• **Description of the task**:
Your task is to quote exactly the run of lines that starts at the line containing "left_rod = rod()" and ends at the line containing "if empty is", including both.

• **Provided data**:

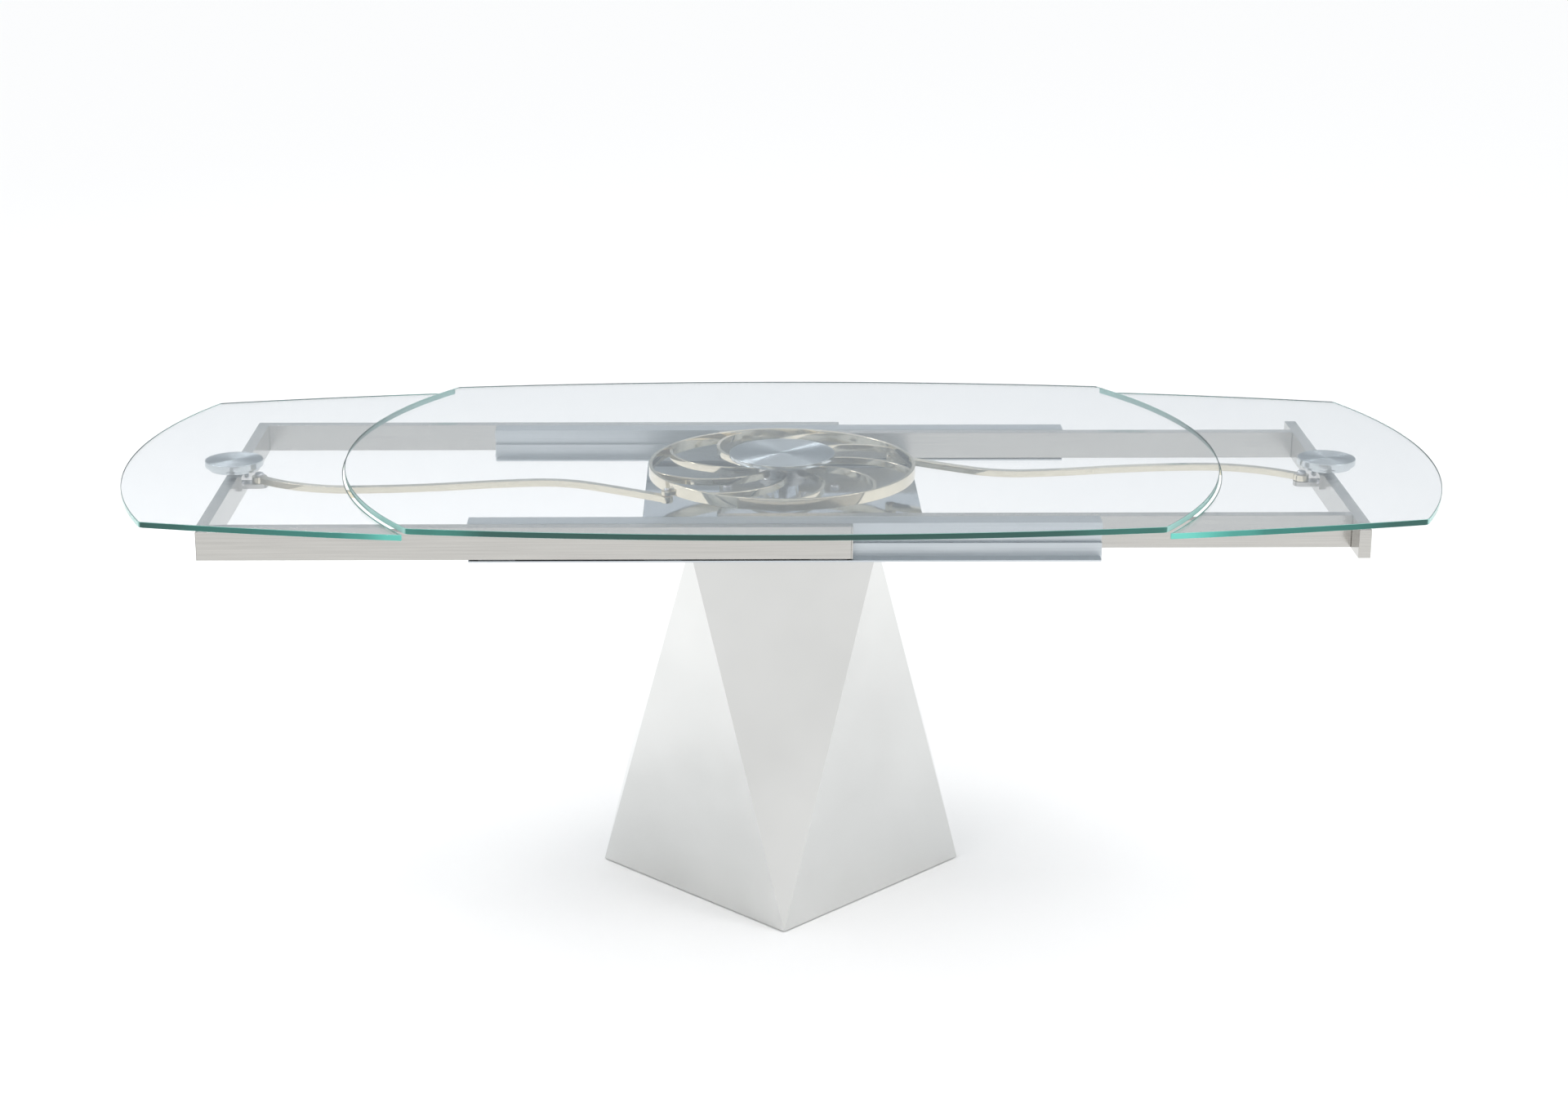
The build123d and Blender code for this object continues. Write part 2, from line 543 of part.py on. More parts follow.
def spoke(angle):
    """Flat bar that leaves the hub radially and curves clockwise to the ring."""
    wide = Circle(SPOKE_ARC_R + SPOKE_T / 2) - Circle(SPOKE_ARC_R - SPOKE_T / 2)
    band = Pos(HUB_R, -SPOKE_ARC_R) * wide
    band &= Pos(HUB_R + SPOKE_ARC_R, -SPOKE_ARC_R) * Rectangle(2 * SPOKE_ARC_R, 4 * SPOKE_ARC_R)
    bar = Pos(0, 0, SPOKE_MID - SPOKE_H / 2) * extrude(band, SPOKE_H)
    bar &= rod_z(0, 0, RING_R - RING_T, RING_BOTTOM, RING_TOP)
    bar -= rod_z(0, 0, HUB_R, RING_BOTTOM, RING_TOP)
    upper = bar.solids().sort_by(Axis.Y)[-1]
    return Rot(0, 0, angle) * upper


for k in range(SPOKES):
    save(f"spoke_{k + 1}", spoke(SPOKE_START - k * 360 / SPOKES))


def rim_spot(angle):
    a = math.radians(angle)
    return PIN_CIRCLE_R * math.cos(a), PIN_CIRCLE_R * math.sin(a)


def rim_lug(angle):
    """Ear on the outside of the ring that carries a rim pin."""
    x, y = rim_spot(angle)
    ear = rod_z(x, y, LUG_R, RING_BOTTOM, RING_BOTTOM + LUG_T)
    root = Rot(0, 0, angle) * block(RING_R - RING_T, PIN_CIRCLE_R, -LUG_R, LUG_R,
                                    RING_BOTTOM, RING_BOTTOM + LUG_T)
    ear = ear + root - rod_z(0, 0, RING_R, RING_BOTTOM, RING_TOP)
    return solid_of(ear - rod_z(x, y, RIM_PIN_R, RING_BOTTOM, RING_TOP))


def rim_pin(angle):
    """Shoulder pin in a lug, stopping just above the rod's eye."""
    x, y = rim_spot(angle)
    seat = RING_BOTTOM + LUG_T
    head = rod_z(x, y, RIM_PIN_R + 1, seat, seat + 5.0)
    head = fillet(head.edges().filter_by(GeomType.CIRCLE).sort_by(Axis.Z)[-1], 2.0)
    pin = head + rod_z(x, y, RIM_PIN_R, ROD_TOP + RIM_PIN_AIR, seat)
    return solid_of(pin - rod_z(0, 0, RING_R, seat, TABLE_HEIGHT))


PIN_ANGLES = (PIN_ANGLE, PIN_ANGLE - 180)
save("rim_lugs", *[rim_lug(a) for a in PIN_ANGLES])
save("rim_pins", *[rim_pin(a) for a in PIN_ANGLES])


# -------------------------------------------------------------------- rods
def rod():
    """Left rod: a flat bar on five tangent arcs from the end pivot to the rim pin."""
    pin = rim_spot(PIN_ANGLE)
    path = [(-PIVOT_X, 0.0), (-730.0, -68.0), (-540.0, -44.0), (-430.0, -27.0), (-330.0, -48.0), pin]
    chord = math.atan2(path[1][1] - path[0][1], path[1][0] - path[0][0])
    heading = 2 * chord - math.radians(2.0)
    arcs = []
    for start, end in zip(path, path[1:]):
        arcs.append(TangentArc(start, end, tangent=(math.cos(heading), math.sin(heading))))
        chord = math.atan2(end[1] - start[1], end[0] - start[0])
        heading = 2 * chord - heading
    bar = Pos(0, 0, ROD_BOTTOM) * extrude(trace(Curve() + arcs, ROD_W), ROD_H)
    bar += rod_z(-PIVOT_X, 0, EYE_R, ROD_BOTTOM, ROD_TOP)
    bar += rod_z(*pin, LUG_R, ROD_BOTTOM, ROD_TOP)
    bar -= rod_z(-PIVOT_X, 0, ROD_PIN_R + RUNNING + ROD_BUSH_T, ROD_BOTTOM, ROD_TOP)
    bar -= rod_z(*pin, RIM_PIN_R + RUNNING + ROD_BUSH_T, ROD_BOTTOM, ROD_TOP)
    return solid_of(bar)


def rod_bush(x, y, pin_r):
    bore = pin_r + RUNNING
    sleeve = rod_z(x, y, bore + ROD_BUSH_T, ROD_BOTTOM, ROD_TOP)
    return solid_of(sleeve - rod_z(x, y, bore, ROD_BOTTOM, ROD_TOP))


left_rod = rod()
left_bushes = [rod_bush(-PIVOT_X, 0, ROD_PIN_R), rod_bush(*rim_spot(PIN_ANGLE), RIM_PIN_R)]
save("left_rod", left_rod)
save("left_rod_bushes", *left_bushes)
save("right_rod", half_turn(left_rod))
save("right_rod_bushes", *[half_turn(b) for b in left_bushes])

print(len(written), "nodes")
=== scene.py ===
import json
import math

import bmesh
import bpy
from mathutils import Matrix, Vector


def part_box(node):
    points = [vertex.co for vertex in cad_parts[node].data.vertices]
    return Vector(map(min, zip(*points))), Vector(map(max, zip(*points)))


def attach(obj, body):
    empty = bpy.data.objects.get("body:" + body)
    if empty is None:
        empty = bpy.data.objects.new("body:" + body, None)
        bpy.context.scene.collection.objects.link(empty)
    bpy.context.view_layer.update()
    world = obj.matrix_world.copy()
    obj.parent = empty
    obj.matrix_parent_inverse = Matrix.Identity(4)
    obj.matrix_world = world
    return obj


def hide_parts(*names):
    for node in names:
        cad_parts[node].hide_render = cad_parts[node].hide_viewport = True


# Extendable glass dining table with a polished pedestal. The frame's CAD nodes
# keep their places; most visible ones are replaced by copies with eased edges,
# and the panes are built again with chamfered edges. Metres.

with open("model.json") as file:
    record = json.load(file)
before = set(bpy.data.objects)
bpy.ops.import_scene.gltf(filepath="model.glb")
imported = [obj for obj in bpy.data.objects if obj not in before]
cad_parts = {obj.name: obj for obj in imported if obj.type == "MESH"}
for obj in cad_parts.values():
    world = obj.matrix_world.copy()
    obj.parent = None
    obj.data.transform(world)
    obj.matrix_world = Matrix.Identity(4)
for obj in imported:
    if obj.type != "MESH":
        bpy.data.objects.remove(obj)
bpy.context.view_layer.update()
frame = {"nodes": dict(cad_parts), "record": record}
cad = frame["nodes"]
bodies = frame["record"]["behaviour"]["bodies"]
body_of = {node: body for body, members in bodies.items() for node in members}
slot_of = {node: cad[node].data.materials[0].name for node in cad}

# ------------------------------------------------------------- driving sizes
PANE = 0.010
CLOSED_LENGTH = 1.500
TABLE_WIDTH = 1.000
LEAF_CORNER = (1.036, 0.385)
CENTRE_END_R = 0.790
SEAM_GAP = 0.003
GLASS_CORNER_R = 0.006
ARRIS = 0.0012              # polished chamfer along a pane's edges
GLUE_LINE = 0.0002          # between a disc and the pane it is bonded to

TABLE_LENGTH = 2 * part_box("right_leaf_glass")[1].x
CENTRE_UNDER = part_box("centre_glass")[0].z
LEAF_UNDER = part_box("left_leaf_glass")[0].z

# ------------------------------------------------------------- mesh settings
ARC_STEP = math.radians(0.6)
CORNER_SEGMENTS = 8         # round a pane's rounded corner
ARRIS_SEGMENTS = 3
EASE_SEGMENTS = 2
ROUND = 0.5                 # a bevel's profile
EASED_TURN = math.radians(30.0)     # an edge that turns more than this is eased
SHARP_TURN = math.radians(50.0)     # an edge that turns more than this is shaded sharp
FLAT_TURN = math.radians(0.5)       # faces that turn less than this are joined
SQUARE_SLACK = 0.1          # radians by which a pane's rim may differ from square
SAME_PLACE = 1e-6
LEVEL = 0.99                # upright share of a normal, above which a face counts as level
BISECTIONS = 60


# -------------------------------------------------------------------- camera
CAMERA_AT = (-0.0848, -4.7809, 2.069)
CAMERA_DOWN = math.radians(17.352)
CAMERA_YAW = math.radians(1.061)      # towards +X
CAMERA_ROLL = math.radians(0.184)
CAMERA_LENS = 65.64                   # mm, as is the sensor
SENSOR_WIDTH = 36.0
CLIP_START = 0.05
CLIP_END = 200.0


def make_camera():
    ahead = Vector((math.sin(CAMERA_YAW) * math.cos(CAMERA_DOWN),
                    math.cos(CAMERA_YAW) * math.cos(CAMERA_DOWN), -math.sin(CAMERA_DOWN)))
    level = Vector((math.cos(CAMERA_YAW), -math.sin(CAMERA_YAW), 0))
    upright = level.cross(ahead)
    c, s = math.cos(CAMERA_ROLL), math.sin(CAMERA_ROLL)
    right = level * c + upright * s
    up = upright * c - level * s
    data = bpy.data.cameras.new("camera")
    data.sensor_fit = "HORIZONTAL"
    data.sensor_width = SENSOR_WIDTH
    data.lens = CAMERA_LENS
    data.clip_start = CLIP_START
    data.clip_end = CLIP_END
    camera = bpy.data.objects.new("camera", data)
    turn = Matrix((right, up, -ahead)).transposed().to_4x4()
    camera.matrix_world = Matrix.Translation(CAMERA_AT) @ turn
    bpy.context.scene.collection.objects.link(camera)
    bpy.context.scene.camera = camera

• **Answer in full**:
left_rod = rod()
left_bushes = [rod_bush(-PIVOT_X, 0, ROD_PIN_R), rod_bush(*rim_spot(PIN_ANGLE), RIM_PIN_R)]
save("left_rod", left_rod)
save("left_rod_bushes", *left_bushes)
save("right_rod", half_turn(left_rod))
save("right_rod_bushes", *[half_turn(b) for b in left_bushes])

print(len(written), "nodes")
=== scene.py ===
import json
import math

import bmesh
import bpy
from mathutils import Matrix, Vector


def part_box(node):
    points = [vertex.co for vertex in cad_parts[node].data.vertices]
    return Vector(map(min, zip(*points))), Vector(map(max, zip(*points)))


def attach(obj, body):
    empty = bpy.data.objects.get("body:" + body)
    if empty is None:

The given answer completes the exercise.